A mendicância, os roubos e as trapaças ajudaram a solidificar essa imagem traiçoeira e faziam parte da difícil caminhada dos ciganos. Mas eles precisavam ser compreendidos historicamente. O choque cultural obrigou os ciganos a utilizar a arte da sedução para sobreviver dentro de uma sociedade preconceituosa. Se a única coisa que sabiam fazer era livre dos impostos sociais, eles procuravam se exibir cantando ou dançando. Por que não reunir em um só local os domadores de cavalos selvagens, os atiradores de facas e a arte mambembe para driblar a xenofobia? Foi assim que no passado surgiu o circo itinerante. A lona que hoje vemos estendidas sobre as nossas cabeças era o abrigo de uma kumpania, que tentava se estabelecer seu status na economia local.
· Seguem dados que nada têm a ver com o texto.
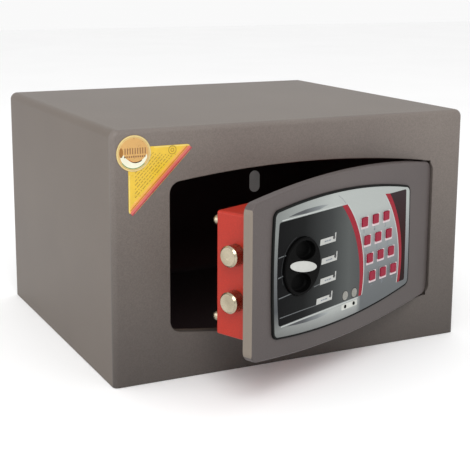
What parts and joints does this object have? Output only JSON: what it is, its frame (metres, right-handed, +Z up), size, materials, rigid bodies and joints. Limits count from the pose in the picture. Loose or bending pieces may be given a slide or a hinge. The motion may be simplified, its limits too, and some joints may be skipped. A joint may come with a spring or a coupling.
{
  "type": "in-room safe",
  "caption": "Free-standing steel in-room safe with an arched hinged door, keypad, rotary knob and a lock case that shoots round bolts.",
  "frame": {"origin": "centre of the body's base, which is the centre of the floor fixing holes", "axes": "+Z up, -Y out of the front face, +X towards the hinge side"},
  "size_m": [0.4, 0.4663, 0.25],
  "materials": {
    "body_paint": "satin textured powder coat",
    "door_paint": "satin textured powder coat",
    "red_paint": "satin powder coat",
    "nickel": "turned, nickel plated",
    "steel": "zinc plated",
    "brass": "turned",
    "seal_rubber": "matt",
    "black_plastic": "fine moulded texture",
    "silver_panel": "metallic silver",
    "dark_overlay": "printed film",
    "red_print": "printed film",
    "white_print": "printed film",
    "lens": "translucent",
    "lens_dark": "tinted lens",
    "red_key": "moulded",
    "yellow_sticker": "vinyl",
    "gold_sticker": "foil",
    "circuit_board": "solder mask",
    "cell_jacket": "printed jacket",
    "grey_plastic": "fine moulded texture",
    "grey_cable": "ribbon cable"
  },
  "bodies": {
    "body": {"front_frame": "body_paint", "body_wrap": "body_paint", "back_panel": "body_paint", "hole_plugs": "grey_plastic", "strike_bar": "body_paint", "hinge_pins": "steel", "hinge_collar": "brass", "triangle_sticker": "yellow_sticker", "round_seal": "gold_sticker"},
    "door": {"door_plate": "door_paint", "keypad_seal": "seal_rubber", "keypad_bezel": "silver_panel", "overlay_left": "dark_overlay", "overlay_right": "dark_overlay", "red_bands": "red_print", "status_windows": "lens", "status_leds": "lens_dark", "function_labels": "white_print", "power_contacts": "nickel", "bezel_screws": "steel", "keypad_board": "circuit_board", "key_domes": "steel", "knob_bush": "brass", "guide_pins": "steel", "lock_case": "red_paint", "bolt_liners": "red_paint", "case_posts": "steel", "case_screws": "nickel", "battery_hatch": "red_paint", "hatch_screw": "nickel", "battery_holder": "black_plastic", "batteries": "cell_jacket", "board_standoffs": "brass", "control_board": "circuit_board", "ribbon_cable": "grey_cable", "lock_motor": "black_plastic", "motor_bracket": "steel"},
    "knob": {"knob": "black_plastic", "knob_badge": "white_print", "spindle": "steel", "spindle_clip": "steel", "crank_disc": "steel"},
    "bolts": {"bolt_carriage": "steel", "bolt_lower": "nickel", "bolt_upper": "nickel", "bolt_screws": "steel"},
    "blocking_pin": {"blocking_pin": "steel"},
    "key_1": {"key_1": "red_key"},
    "key_2": {"key_2": "red_key"},
    "key_3": {"key_3": "red_key"},
    "key_4": {"key_4": "red_key"},
    "key_5": {"key_5": "red_key"},
    "key_6": {"key_6": "red_key"},
    "key_7": {"key_7": "red_key"},
    "key_8": {"key_8": "red_key"},
    "key_9": {"key_9": "red_key"},
    "key_clear": {"key_clear": "red_key"},
    "key_0": {"key_0": "red_key"},
    "key_enter": {"key_enter": "red_key"}
  },
  "joints": [
    {"name": "door_swing", "type": "hinge", "parent": "body", "child": "door", "pos_m": [0.1545, -0.17, 0.1225], "axis": [0, 0, 1], "range_deg": [-23.5, 71.5]},
    {"name": "knob_turn", "type": "hinge", "parent": "door", "child": "knob", "pos_m": [-0.04957, -0.26418, 0.1272], "axis": [0.3987, -0.9171, 0], "range_deg": [0, 90]},
    {"name": "bolt_slide", "type": "slide", "parent": "door", "child": "bolts", "axis": [-0.9171, -0.3987, 0], "range_m": [0, 0.018]},
    {"name": "blocking_slide", "type": "slide", "parent": "door", "child": "blocking_pin", "axis": [0, 0, -1], "range_m": [0, 0.0055]},
    {"name": "key_1_press", "type": "slide", "parent": "door", "child": "key_1", "axis": [-0.3987, 0.9171, 0], "range_m": [0, 0.0009], "stiffness_N_per_m": 900, "springref_m": -0.001},
    {"name": "key_2_press", "type": "slide", "parent": "door", "child": "key_2", "axis": [-0.3987, 0.9171, 0], "range_m": [0, 0.0009], "stiffness_N_per_m": 900, "springref_m": -0.001},
    {"name": "key_3_press", "type": "slide", "parent": "door", "child": "key_3", "axis": [-0.3987, 0.9171, 0], "range_m": [0, 0.0009], "stiffness_N_per_m": 900, "springref_m": -0.001},
    {"name": "key_4_press", "type": "slide", "parent": "door", "child": "key_4", "axis": [-0.3987, 0.9171, 0], "range_m": [0, 0.0009], "stiffness_N_per_m": 900, "springref_m": -0.001},
    {"name": "key_5_press", "type": "slide", "parent": "door", "child": "key_5", "axis": [-0.3987, 0.9171, 0], "range_m": [0, 0.0009], "stiffness_N_per_m": 900, "springref_m": -0.001},
    {"name": "key_6_press", "type": "slide", "parent": "door", "child": "key_6", "axis": [-0.3987, 0.9171, 0], "range_m": [0, 0.0009], "stiffness_N_per_m": 900, "springref_m": -0.001},
    {"name": "key_7_press", "type": "slide", "parent": "door", "child": "key_7", "axis": [-0.3987, 0.9171, 0], "range_m": [0, 0.0009], "stiffness_N_per_m": 900, "springref_m": -0.001},
    {"name": "key_8_press", "type": "slide", "parent": "door", "child": "key_8", "axis": [-0.3987, 0.9171, 0], "range_m": [0, 0.0009], "stiffness_N_per_m": 900, "springref_m": -0.001},
    {"name": "key_9_press", "type": "slide", "parent": "door", "child": "key_9", "axis": [-0.3987, 0.9171, 0], "range_m": [0, 0.0009], "stiffness_N_per_m": 900, "springref_m": -0.001},
    {"name": "key_clear_press", "type": "slide", "parent": "door", "child": "key_clear", "axis": [-0.3987, 0.9171, 0], "range_m": [0, 0.0009], "stiffness_N_per_m": 900, "springref_m": -0.001},
    {"name": "key_0_press", "type": "slide", "parent": "door", "child": "key_0", "axis": [-0.3987, 0.9171, 0], "range_m": [0, 0.0009], "stiffness_N_per_m": 900, "springref_m": -0.001},
    {"name": "key_enter_press", "type": "slide", "parent": "door", "child": "key_enter", "axis": [-0.3987, 0.9171, 0], "range_m": [0, 0.0009], "stiffness_N_per_m": 900, "springref_m": -0.001}
  ],
  "couplings": [
    {"joint": "knob_turn", "follows": "bolt_slide", "rad_per_m": 87.26}
  ]
}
Mas o que mais impressiona, hoje em dia, são as notícias do crescimento de partidos políticos de extrema-direita na Europa, que gritam palavras de ordem contra imigrantes, judeus e - principalmente - ciganos. São exemplos clássicos de xenofobia, que baseados na desculpa da atual crise econômica, apóiam a proposta de colocar os filhos desses últimos em internatos para evitar a “influência” dos pais. Ou, como diz um professor húngaro, a tentativa de botar os ciganos em campos de reeducação!


ESCREVENDO O NOME "CIGANO" NA HISTÓRIA




O que leva muitos especialistas a acreditar que a Índia é o país de origem é a semelhança da língua falada pelos ciganos, o romani ou romanês, com o sânscrito - antiga língua clássica da Índia, a mais velha da família indo-européia. 

A impressionante mobilidade deste povo, que, tendo chegado ao mundo bizantino no século XIV, já no século XV, se encontrava espalhado por toda a Europa - inclusive na Polônia. De início, por estarem de passagem, eram considerados "maravilhosos" pelo povo daquele continente. Porém, num convívio mais duradouro, passaram a ser considerado um estorvo, um perigo. Para serem taxados como inimigos da sociedade, “estrangeiros”, “vagabundos e arruaceiros" foi um pulo! 

Na Grécia, onde permaneceram durante um longo período, os ciganos eram chamados atsínganoi (escrito também athínganos ou athígganos), que significava "intocáveis" ou "sujos". Aliás, esses nomes pejorativos deram origem a uma seita de músicos e adivinhos conhecidos no mundo bizantino como os Boêmios. Foi ainda na Grécia que, além de adquirem uma série de características daquela cultura, conviveram com inúmeros peregrinos, admiradores e considerados viajantes privilegiados. Assim tornaram-se nômades. Ao chegar à Romênia, por volta de 1370, os ciganos foram escravizados pelo Estado, pelo clero e pelos proprietários de terras. Foi um período de grande sofrimento na história da tribo e somente no século XIX é que cerca de 200 mil ciganos foram libertados naquele país.



Em quase todos os países europeus os ciganos sofreram sanções da lei, tais como pena de morte, trabalhos forçados e degredo. A Europa, sem saber mais o que fazer com eles, começou a deportá-los para suas colônias na América e na África. O primeiro cigano que chegou ao Brasil-colônia, foi João Torres, em 1574, na condição de degredado depois de ser condenado pela Inquisição portuguesa. Muitos vieram depois de João. Aqui, por sua vez, também sucederam-se alvarás, leis e decretos, na tentativa de controlar a vida dos ciganos em um continente de grandes dimensões, onde o que não faltava eram terras para se caminhar. E os ciganos, literalmente, abriram caminhos.

Desbravadores atuantes na história do Brasil, eles também participaram das expedições bandeirantes (embora alguns historiadores ignorem). Conta-se que, durante o desbravamento, também estiveram envolvidos no tráfico de escravos negros. Pura ironia: à mesma época, outros ciganos eram escravizados na Romênia. Vai entender!



À GUIZO DE INFORMAÇÃO: a palavra VELHACO (aquela que deu origem à polêmica no início desse texto) tem origem na língua celta: bakallakos. Significa pastor, camponês, homem que vive no campo. Foi através do espanhol que a palavra bellaco, acabou tendo a significação de “homem de má vida nos negócios” ou “aquele que não merece respeito”. Foi assim que o Dicionário Houaiss adequou como quinta acepção a palavra VELHACO, que acabou se transformando em sinônimo de cigano, "aquele que trapaceia".